La dé-extinction ! C’est ce qui semble guetter le mammouth laineux, disparu depuis plusieurs millénaires de la surface de la terre, dans l’esprit de certains biotechnologues.
Les carcasses gelées des mammouths remontent à la surface de la terre avec la fonte du pergélisol dans les steppes sibériennes et les développements actuels des sciences génétiques permettent de prélever son ADN et d’introduire des séquences de celui-ci dans le génome de l’éléphant d’Asie. A ce stade, on ignore l’opinion de l’éléphant sur ce projet.
Voilà la nouvelle marotte annoncée en septembre 2021 par Colossal, une entreprise américaine, à la tête de laquelle on trouve l’entrepreneur Ben Lamm et le généticien George Church. Le mammouth laineux ressuscité ? Certainement pas. Ce cocktail génétique, s’il fonctionne, créera une espèce hybride, en quelque sorte un éléphant qui résiste au froid. L’éléphant d’Asie et le mammouth laineux semblent avoir un ADN similaire à 99,6%, presque comme l’homme et le singe (99,4%). C’est un peu comme si, une fois l’être humain disparu de la surface de la terre, un extraterrestre proposait d’introduire des séquences de notre ADN chez le chimpanzé pour nous permettre de revivre dans les forêts tropicales.

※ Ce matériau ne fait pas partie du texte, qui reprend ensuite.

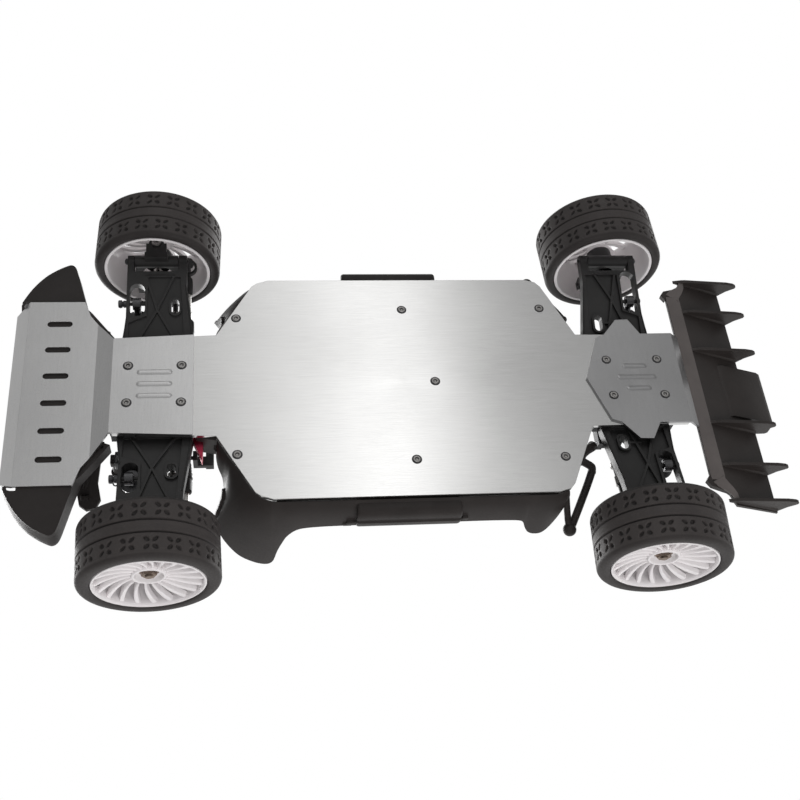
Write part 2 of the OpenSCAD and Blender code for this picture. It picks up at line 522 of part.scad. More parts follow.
shock_body(false, -1);  // rear_right_shock_body
shock_rod(true, 1);  // front_left_shock_rod
shock_rod(true, -1);  // front_right_shock_rod
shock_rod(false, 1);  // rear_left_shock_rod
shock_rod(false, -1);  // rear_right_shock_rod
spring(true, 1);  // front_left_spring
spring(true, -1);  // front_right_spring
spring(false, 1);  // rear_left_spring
spring(false, -1);  // rear_right_spring
driveshaft(true, 1);  // front_left_driveshaft
driveshaft(true, -1);  // front_right_driveshaft
driveshaft(false, 1);  // rear_left_driveshaft
driveshaft(false, -1);  // rear_right_driveshaft
steering_rack();
tie_rod(1);  // left_tie_rod
tie_rod(-1);  // right_tie_rod
driveline();
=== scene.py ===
import math
import bpy
import bmesh
import numpy as np
from mathutils import Matrix, Vector


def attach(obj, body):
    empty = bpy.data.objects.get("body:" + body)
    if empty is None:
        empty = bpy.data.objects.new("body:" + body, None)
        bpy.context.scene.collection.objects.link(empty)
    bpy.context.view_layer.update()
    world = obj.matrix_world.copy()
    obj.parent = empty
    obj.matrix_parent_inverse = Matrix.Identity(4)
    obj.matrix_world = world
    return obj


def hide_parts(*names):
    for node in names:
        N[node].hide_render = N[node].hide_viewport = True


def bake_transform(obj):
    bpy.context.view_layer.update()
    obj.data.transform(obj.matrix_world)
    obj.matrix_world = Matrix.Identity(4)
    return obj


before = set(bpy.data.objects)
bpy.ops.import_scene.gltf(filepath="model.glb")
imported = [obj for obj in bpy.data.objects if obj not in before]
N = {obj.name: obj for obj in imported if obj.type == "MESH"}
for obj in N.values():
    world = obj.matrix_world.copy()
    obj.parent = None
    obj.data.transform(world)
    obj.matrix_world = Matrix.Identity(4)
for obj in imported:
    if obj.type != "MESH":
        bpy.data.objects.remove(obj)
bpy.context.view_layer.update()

MM = 0.001
sin, cos, pi = math.sin, math.cos, math.pi
rad = math.radians

# ------------------------------------------------------------------ camera
cam_data = bpy.data.cameras.new("main_camera")
cam_data.lens = 51.63
cam_data.sensor_width = 36.0
cam_data.clip_start = 0.02
cam_data.clip_end = 30
cam_data.dof.use_dof = False
cam = bpy.data.objects.new("main_camera", cam_data)
bpy.context.scene.collection.objects.link(cam)
right = Vector((-0.99128614, -0.08295874, -0.10232127))
up = Vector((-0.01643904, 0.84860972, -0.52876394))
back = Vector((0.13069642, -0.52247429, -0.84257881))
m = Matrix.Identity(4)
for i in range(3):
    m[i][0], m[i][1], m[i][2] = right[i], up[i], back[i]
m[0][3], m[1][3], m[2][3] = 0.12465, -0.47750, -0.70146
cam.matrix_world = m
bpy.context.scene.camera = cam
bpy.context.scene.view_settings.view_transform = "Standard"


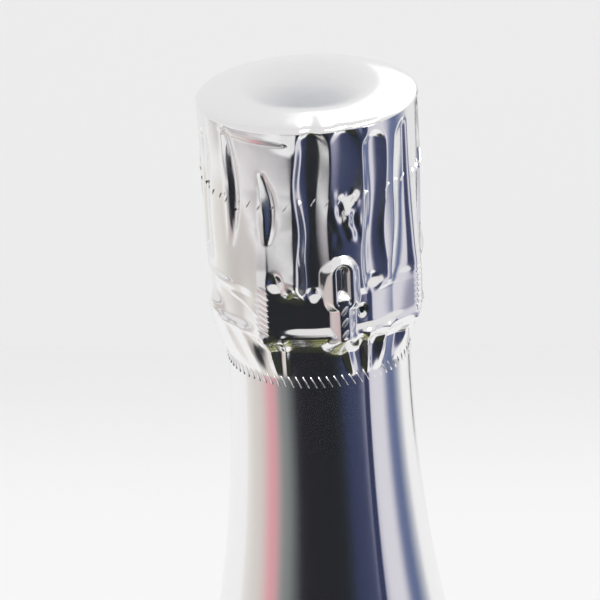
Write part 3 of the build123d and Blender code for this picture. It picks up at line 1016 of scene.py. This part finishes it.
def glass_outline():
    """Outline of the whole glass: up the outside, over the lip and down the inside."""
    punt_edge = BODY_RADIUS - HEEL_RADIUS - BEARING_WIDTH
    outline = punt_outline(punt_edge, PUNT_HEIGHT, 0, 18)
    outline += rounded_corner((BODY_RADIUS - HEEL_RADIUS, HEEL_RADIUS), HEEL_RADIUS, -90, 0, 8)
    outline += side_of_bottle(BODY_RADIUS, NECK_RADIUS, SWELL_RADIUS, 22)
    soft = 1.1 * MM
    outline += [(NECK_RADIUS, RING_BOTTOM)]
    outline += rounded_corner((RING_RADIUS - soft, RING_BOTTOM + soft), soft, -90, 0, 4)
    outline += rounded_corner((RING_RADIUS - soft, RING_TOP - soft), soft, 0, 90, 4)
    outline += [(THROAT_RADIUS, RING_TOP), (THROAT_RADIUS, LIP_BOTTOM)]
    outline += rounded_corner((LIP_RADIUS - soft, LIP_BOTTOM + soft), soft, -60, 0, 3)
    outline += rounded_corner((LIP_RADIUS - soft, GLASS_TOP - soft), soft, 0, 90, 4)
    outline += [(BORE_RADIUS + 0.4 * MM, GLASS_TOP), (BORE_RADIUS, GLASS_TOP - 0.4 * MM)]
    outline += reversed(cavity_outline(0))
    return outline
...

Il est difficile de ne pas penser que ce projet de la biologie de synthèse est complètement absurde. Il s’inscrit dans une époque où l’homme a démontré sur plusieurs siècles son incapacité à préserver l’habitat des animaux sauvages (et son propre habitat) et à sauver ceux-ci (et lui-même) de l’extinction. Il n’en a pas la volonté. Il est aveuglé par son progrès scientifique et son profit. Les espèces, dites encore sauvages, doivent vivre parquées (et relativement protégées) dans bien des régions du monde. Alors pourquoi vouloir ressusciter le mammouth laineux quand on fait périr la baleine bleue, l’ours polaire, le rhinocéros, l’orang-outang, le panda roux, le tigre, le requin-baleine, la tortue luth et tant d’autres espèces, d’oiseaux et d’insectes. L’homme est un incorrigible destructeur d’écosystèmes et de leurs habitants. Et s’il ne l’était pas, le réchauffement climatique qui fait fondre les glaces aujourd’hui ne lui permettrait pas de retrouver des carcasses de mammouths.

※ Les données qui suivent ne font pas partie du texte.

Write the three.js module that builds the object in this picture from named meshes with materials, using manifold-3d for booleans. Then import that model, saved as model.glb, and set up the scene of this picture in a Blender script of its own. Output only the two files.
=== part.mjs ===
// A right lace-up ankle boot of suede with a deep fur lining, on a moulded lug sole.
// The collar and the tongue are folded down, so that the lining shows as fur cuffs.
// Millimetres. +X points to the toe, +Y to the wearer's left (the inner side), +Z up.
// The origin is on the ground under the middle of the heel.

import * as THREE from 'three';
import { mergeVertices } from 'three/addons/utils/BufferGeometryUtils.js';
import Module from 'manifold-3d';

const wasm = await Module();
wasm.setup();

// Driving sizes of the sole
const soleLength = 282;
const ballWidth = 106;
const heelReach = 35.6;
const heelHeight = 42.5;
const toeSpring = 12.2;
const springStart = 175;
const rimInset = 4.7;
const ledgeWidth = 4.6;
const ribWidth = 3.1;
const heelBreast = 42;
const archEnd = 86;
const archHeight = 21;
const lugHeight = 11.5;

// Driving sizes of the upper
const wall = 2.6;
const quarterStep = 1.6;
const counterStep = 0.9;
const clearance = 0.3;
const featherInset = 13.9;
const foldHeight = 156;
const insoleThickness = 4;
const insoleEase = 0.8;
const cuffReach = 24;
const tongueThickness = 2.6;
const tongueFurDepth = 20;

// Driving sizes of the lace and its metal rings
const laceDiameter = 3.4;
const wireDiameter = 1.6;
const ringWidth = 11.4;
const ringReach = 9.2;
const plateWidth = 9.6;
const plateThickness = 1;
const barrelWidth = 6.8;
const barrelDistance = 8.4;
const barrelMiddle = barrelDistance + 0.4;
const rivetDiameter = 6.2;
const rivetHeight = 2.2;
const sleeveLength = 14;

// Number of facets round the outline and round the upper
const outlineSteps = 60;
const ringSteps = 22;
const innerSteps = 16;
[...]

Plus absurde encore que l’idée de ressusciter un animal disparu naturellement est le motif avancé par Colossal pour tenter de faire passer « la pilule ». Ses concepteurs prétendent que ce mi-éléphant mi-mammouth réintroduit dans la toundra arctique permettrait de lutter contre le réchauffement climatique. L’idée serait donc de redonner vie aux prairies arctiques et de capter le dioxyde de carbone et le méthane, deux gaz à effet de serre. Les piétinements et excréments de cet hybride génétique permettraient de retrouver les caractéristiques de l’habitat de ses ancêtres éteints (sans les développements industriels postérieurs ?).
Les scientifiques sont sceptiques et méfiants. Le scepticisme concernant l’objectif de corriger les effets du réchauffement climatique dans les steppes sibériennes (dans quel délai et avec combien de spécimens ?) semble aller de soi.
Mais on espère surtout que la méfiance restera de mise face à des entrepreneurs et des chercheurs dont le premier souhait est certainement d’être à l’avant-garde d’une révolution biotechnologique et de faire parler d’eux. Parler de dé-extinction du mammouth laineux est un mensonge. On ne recréera pas de mammouth ! Aux nostalgiques, il faut offrir Jurassic Park. Si les généticiens parviennent à mener à bien leur projet, on aura un éléphant chimérique. Il s’agira d’un organisme nouveau, synthétique et génétiquement modifié. D’ici qu’une éléphante d’Asie mette au monde un « mammouphant », non seulement le réchauffement climatique aura ravagé une bonne partie de la planète, car la dotation financière du projet est minime (25’000$). Mais on doit espérer qu’une législation adéquate viendra mettre un terme à la réalisation de ce genre d’expérience folle et mégalomaniaque.
L’être humain commence à peine à réaliser son interdépendance avec la nature et ce n’est qu’un tout petit bout du chemin. C’est pour cela qu’il continue à se prendre pour Dieu. Il lui reste une longue route à accomplir. Il lui faut comprendre qu’il est, lui aussi, une création de la nature, comme les mammouths laineux et les dinosaures. S’il lui plaît de croire que les capacités de son cerveau le rendent si spécial qu’il sera protégé contre le sort de ces espèces disparues, son orgueil le conduira probablement à sa perte.